I eventually got into the weeds with this approach, trying to show that if I train two identical models with that architecture, that the weights and biases are the same. I want to track down the sources of randomness within PyTorch so I can fine-tune them once I get to bigger models.

The code essentially goes like this:

torch.manual_seed(0)

#create dataloader from a dataset. It is 1000 samples with 8 features and 4 outputs for each sample.
dataloader = DataLoader(myDataset, batch_size = 500, sampler=utils.data.SequentialSampler(dataset))

#Initialize networks 
#I just noticed I don't send the networks to the 'device', but I'm on CPU for this test.
NN1 = myNeuralNet(IN=8,OUT=4)
NN2 = myNeuralNet(IN=8,OUT=4) 
#there is only one Linear layer in each model with a weight_norm on the outside, so each model should only require one initialization. In other words: nn.weight_norm(nn.Linear(IN,OUT)) is the network.
#There are no activation functions.
nn.init.ones_(NN1.weight)
nn.init.ones_(NN1.bias)
nn.init.ones_(NN2.weight)
nn.init.ones_(NN2.bias)

#I don't think I need an independent loss fcn for each one, but I'm just being safe
loss_fn1 = nn.MSELoss(reduction='sum')
loss_fn2 = nn.MSELoss(reduction='sum')

optimizer1 = optim.Adam(NN1.parameters())
optimizer2 = optim.Adam(NN2.parameters())
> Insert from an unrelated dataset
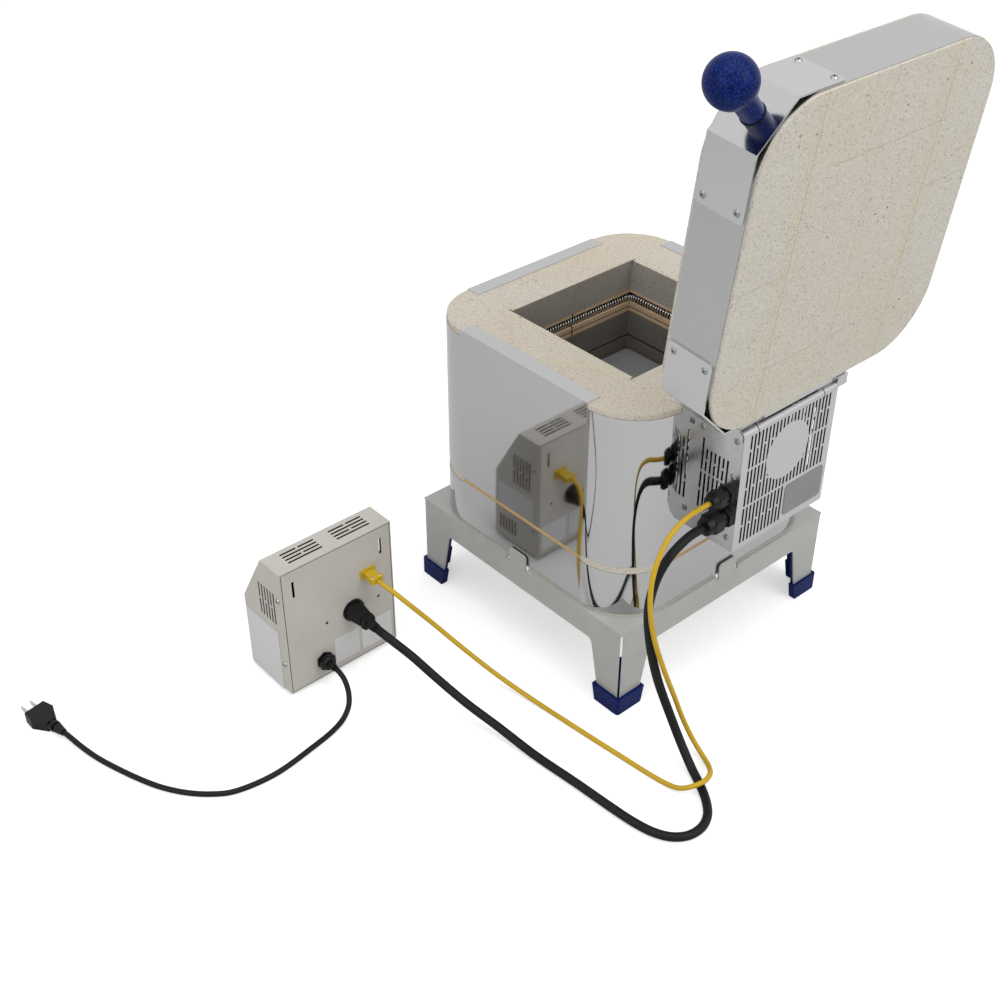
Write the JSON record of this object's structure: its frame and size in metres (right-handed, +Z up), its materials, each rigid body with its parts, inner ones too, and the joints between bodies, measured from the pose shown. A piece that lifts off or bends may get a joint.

#train both models (defined below)
train_epoch(NN1,dataloader,loss_fn1,optimizer1)
train_epoch(NN2,dataloader,loss_fn2,optimizer2)

#after that single step, the networks' weights and biases will not be identical, but they are not

def train_epoch(model,dataloader,loss_fn,optimizer):
     model.train()
     for batch_num, (X,y) in enumerate(dataloader):
          X, y = X.to(device), y.to(device)
          y_hat = model.forward(X)
          loss = loss_fn(y_hat,y)
          optimizer.zero_grad()
          loss.backward()
          optimizer.step()
     return(None)

#Finally, definition of network setup and forward:
class myNeuralNet(nn.Module):
    def __init__(self,IN,OUT):
          self.flatten = nn.Flatten()
          self.layers = nn.Sequential(weight_norm(nn.Linear(IN,OUT,bias=True)))
    def forward(self,x):
        x = self.flatten(x)
        y = self.layers(x)
        return(y)

And that’s the meat and potatoes of what’s happening. The two networks are barebones, and should be the same, but they aren’t. They do eventually converge within 1e-6 of each other, but I’m confused as to why they aren’t exactly the same epoch for epoch. I would assume that two models with the same data, the same initial weights/biases, the same optimizers, and the same loss functions would change their weights and biases same, but they don’t.

What am I misunderstanding?

I also want to add that I perfectly understand that models with a very small difference like this will probably perform the same, but I want to understand the inner workings of PyTorch more before I start making those assumptions. I also understand that a Neural Network without activation functions or hidden layers is probably next to useless, but that is also for the same reason as above.

Thanks in advance!

Your assumptions might be correct if you guarantee to only use deterministic algorithms, which is not the default as you might see a slower execution. Check the Randomness docs for more information and on how to use deterministic algorithms.

Ah, I missed that function in the docs. Unfortunately, after adding use_deterministic_algorithms(True) to my script, the two models still don’t update the same. I even changed the setup slightly so that they are being trained concurrently on the same data from the dataloader (with separate optimizers, loss functions, etc.), but that didn’t work either. With the deterministic algorithms and the defined seed, the weight-updates for the two models is the same every time, even if their resulting weights end up being different.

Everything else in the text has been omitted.